Parlant et simple à calculer, le PER fait donc figure d'indicateur de valorisation le plus largement utilisé. Mais il faut le manipuler avec précaution et aller bien au-delà si l'on prétend faire l'analyse fondamentale d'une société. Ces dernières semaines, j'ai pu lire sur certains forums boursiers tout et n'importe quoi au sujet du PER, comme cet échange où un internaute A prétendait que la limite du PER était de ne pas prendre en compte la situation financière d'une entreprise, un internaute B lui rétorquant que c'était faux, car la situation financière se retrouvait dans le résultat financier.
Désolé, cher B, mais vous avez tort. Le résultat financier donne certes des indices sur la situation financière de l'entreprise, mais ne la mesure en aucun cas. Dans le résultat financier, on retrouve en négatif les intérêts que la société a payé au titre d'emprunts contractés et, en positif, les intérêts qu'elle a touché sur ses placements de trésorerie. Mais d'autres éléments entrent dans le calcul de cet indicateur, comme les plus ou moins-values enregistrées sur des cessions d'actifs. Un résultat financier fortement négatif peut certes être l'indice qu'une société est endettée. Il peut aussi toucher une société ayant des caisses bien remplies mais qui vient de céder à perte une filiale.
Quoi qu'il en soit, le résultat financier entre dans le calcul plus global du bénéfice net, qui mesure, sur une période donnée (année, semestre,...), ce que l'entreprise a gagné ou perdu. Il n'est pas un élément du bilan, qui mesure, à une date donnée, ce que l'entreprise détient et ce qu'elle doit. Le PER valorise l'entreprise pour sa capacité actuelle ou future (quand il se fonde sur des prévisions de bénéfices pour les exercices à venir) à gagner de l'argent. Mais il ne tient aucun compte du parcours passé de l'entreprise, de son histoire, qui a aboutit à la situation de bilan qu'elle connaît au moment du calcul.
Prenons un exemple concret, celui de la société Neurones, qui est arrivée en bourse en mai 2000, en pleine effervescence Internet, et a levé des capitaux importants. Depuis lors, elle a toujours conservé et même augmenté, une trésorerie nette très importante. La trésorerie nette (i.e. nette des dettes) est la trésorerie disponible à une date donnée, diminuée des dettes financières de la société (si ce calcul aboutit à un chiffre négatif, on parle de dette nette).
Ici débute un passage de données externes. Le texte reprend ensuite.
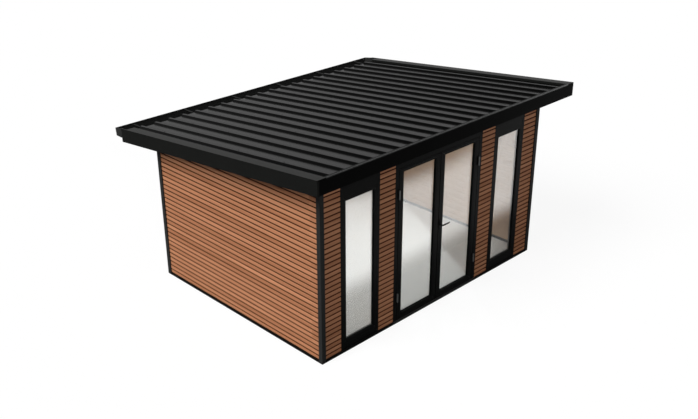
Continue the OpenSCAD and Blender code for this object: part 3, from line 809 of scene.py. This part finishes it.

Le bas de laine conséquent de Neurones lui permet d'afficher un résultat financier toujours positif. Si l'on considère les exercices 2000 à 2009, il a oscillé entre un maximum de 1,8 million d'euros (en 2008) et un minimum de 0,7 million (2009), comme indiqué sur le graphique ci-dessous (cliquer pour agrandir).
Pourquoi cette drastique chute du résultat financier entre 2008 et 2009 ? La société aurait-elle moins de cash à placer ? Que nenni ! Au contraire, sa position de trésorerie a augmenté, passant de 52,4 millions d'euros fin 2008 à 59,6 millions fin 2009. La forte diminution du résultat financier est due à la seule baisse des taux, le taux EONIA (référence des sicav monétaires) étant tombé de 3,86% (en moyenne sur l'année 2008) à 0,71%.
Le résultat financier de Neurones indique que la société tire bénéfice de la gestion de sa trésorerie. Il n'en reste pas moins que, si l'on calcule le PER de Neurones, sa trésorerie abondante reste une valeur cachée. Or, il est évident que si deux sociétés ont un profil de bénéfice strictement identique et que la première est affublée d'une dette nette de 40 millions d'euros, alors que la seconde a une trésorerie nette de 60 millions, la première devrait logiquement avoir une capitalisation boursière inférieure de 100 millions à celle de la seconde.
Certes, la bourse et la logique ne font jamais un ménage parfait. Mais la notion de valeur d'entreprise permet de retrouver la valeur cachée de la trésorerie. La valeur d'entreprise est la capitalisation boursière diminuée de la trésorerie nette (ou augmentée de la dette nette dans le cas inverse). Dans le cas de Neurones, si l'on table sur une trésorerie nette de 60 millions d'euros fin 2010 (pure hypothèse !) et sur une capitalisation boursière de 185 millions vendredi soir, la valeur d'entreprise est donc de 125 millions d'euros.
Cet indicateur est plus représentatif que la capitalisation boursière de la valeur accordée par le marché au business de l'entreprise (d'où ce nom de valeur d'entreprise, ou VE). On le rapporte généralement au résultat d'exploitation (REX) pour obtenir le ratio VE/REX, beaucoup plus pertinent que le PER mais, on l'a compris, un brin plus compliqué à calculer. Il faut bien en passer par là pour comparer des sociétés dans des situations d'endettement très divergentes.